Inside CVE-2026-34040
The vulnerability, CVE-2026-34040, affects any organization running Docker with authorization (AuthZ) plugins enabled — a common setup in enterprise environments where tools like OPA, Prisma Cloud, or custom policies are used to enforce container security.
Given Docker’s widespread adoption across cloud infrastructure and development pipelines, the potential exposure is significant.
Compounding the risk, the underlying flaw has existed for nearly a decade, impacting versions as far back as Docker Engine 1.10.
Docker Authorization Controls
At a high level, this vulnerability erodes a critical layer of container security that organizations rely on to enforce policy at runtime.
Authorization plugins play a central role in this model, acting as gatekeepers that evaluate and approve or deny requests based on defined security rules.
These controls are intended to prevent high-risk actions — such as launching privileged containers, mounting sensitive host filesystems, or granting access to critical system resources — thereby reducing the attack surface.
However, this vulnerability allows those controls to be bypassed silently, without generating alerts or obvious indicators of failure — effectively creating a blind spot in otherwise mature security programs.
How the Vulnerability Works
Classified as an authorization bypass with a CVSS score of 8.8, the flaw stems from inconsistent handling of HTTP request bodies within Docker’s architecture.
When an API request exceeds 1 MB, Docker’s middleware silently truncates the request body before it is forwarded to the authorization plugin.
Despite this, the Docker daemon continues to process the complete, unmodified request, creating a critical inconsistency between what is evaluated for security and what is ultimately executed.
This discrepancy creates a dangerous mismatch: the authorization plugin evaluates what appears to be an empty request and approves it, while the daemon executes the complete payload.
An attacker can exploit this behavior by padding a request beyond the 1 MB threshold, effectively stripping away security enforcement.
As a result, they can create privileged containers, mount the host filesystem, and gain access to sensitive data such as cloud credentials, SSH keys, or Kubernetes configuration files.
The attack itself is simple and reliable.

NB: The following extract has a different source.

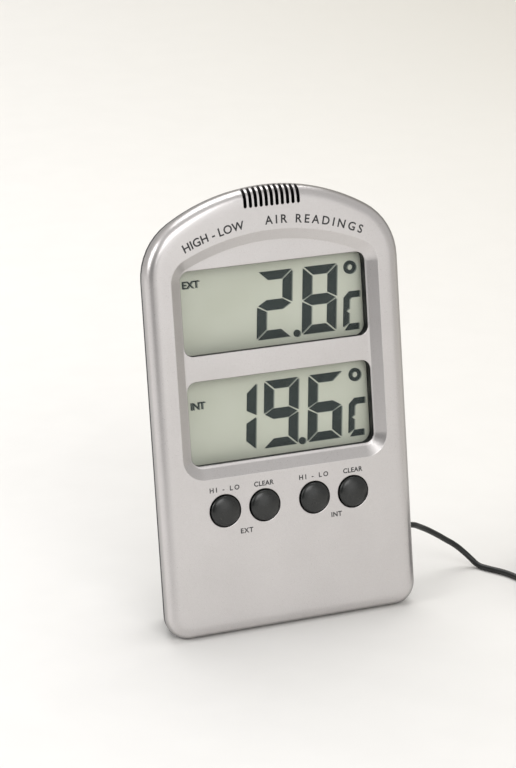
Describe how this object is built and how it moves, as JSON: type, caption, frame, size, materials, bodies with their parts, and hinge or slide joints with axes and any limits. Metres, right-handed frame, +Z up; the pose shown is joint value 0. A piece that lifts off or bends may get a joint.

It requires only a single crafted HTTP request and does not depend on race conditions, complex chaining, or advanced techniques.
Because it leverages standard Docker API behavior, exploitation is both practical and difficult to detect in real-world environments.
Connection to Prior Docker Vulnerabilities
Notably, this vulnerability builds on a previously disclosed issue, CVE-2024-41110, which addressed a similar bypass involving zero-length request bodies.
While that fix resolved one edge case, it failed to account for oversized payloads — leaving this upper-bound condition exploitable.
Docker has since released a fix to address the issue.
How to Reduce Docker Risk
Organizations should take a layered approach to reduce risk from this vulnerability. In addition to patching, several configuration, monitoring, and access control measures can help strengthen overall container security.
- Patch by upgrading to the latest version of Docker Engine and Docker Desktop to eliminate the authorization bypass.
- Restrict and secure Docker API access through network segmentation, firewalls, and strong authentication controls.
- Audit environments for authorization plugin usage and reduce reliance on them where possible or enforce controls upstream.
- Monitor for signs of exploitation by reviewing Docker logs and deploying runtime detection for privileged containers and abnormal behavior.
- Apply compensating controls such as reverse proxy request size limits and container socket proxies if patching is delayed.
- Harden host and container configurations by using rootless Docker, enforcing least privilege, and minimizing sensitive data stored on hosts.
- Test incident response plans and use attack simulation tools with scenarios around container exploitation and host compromise.
Together, these measures help organizations build resilience against exploitation while minimizing the potential blast radius if a compromise occurs.
Emerging Risks in AI-Driven Environments
This vulnerability illustrates how small inconsistencies in how systems handle data can weaken otherwise reliable security controls.
It also reflects a shift in how risks can emerge, as automated systems and AI-driven tools increasingly interact with infrastructure.
In some cases, these tools may identify and unintentionally exploit weaknesses while attempting to complete routine tasks, expanding the range of potential exposure beyond traditional threat actors.
These evolving risks reinforce the need for zero trust solutions, which assume no implicit trust and continuously verify access across systems and workloads.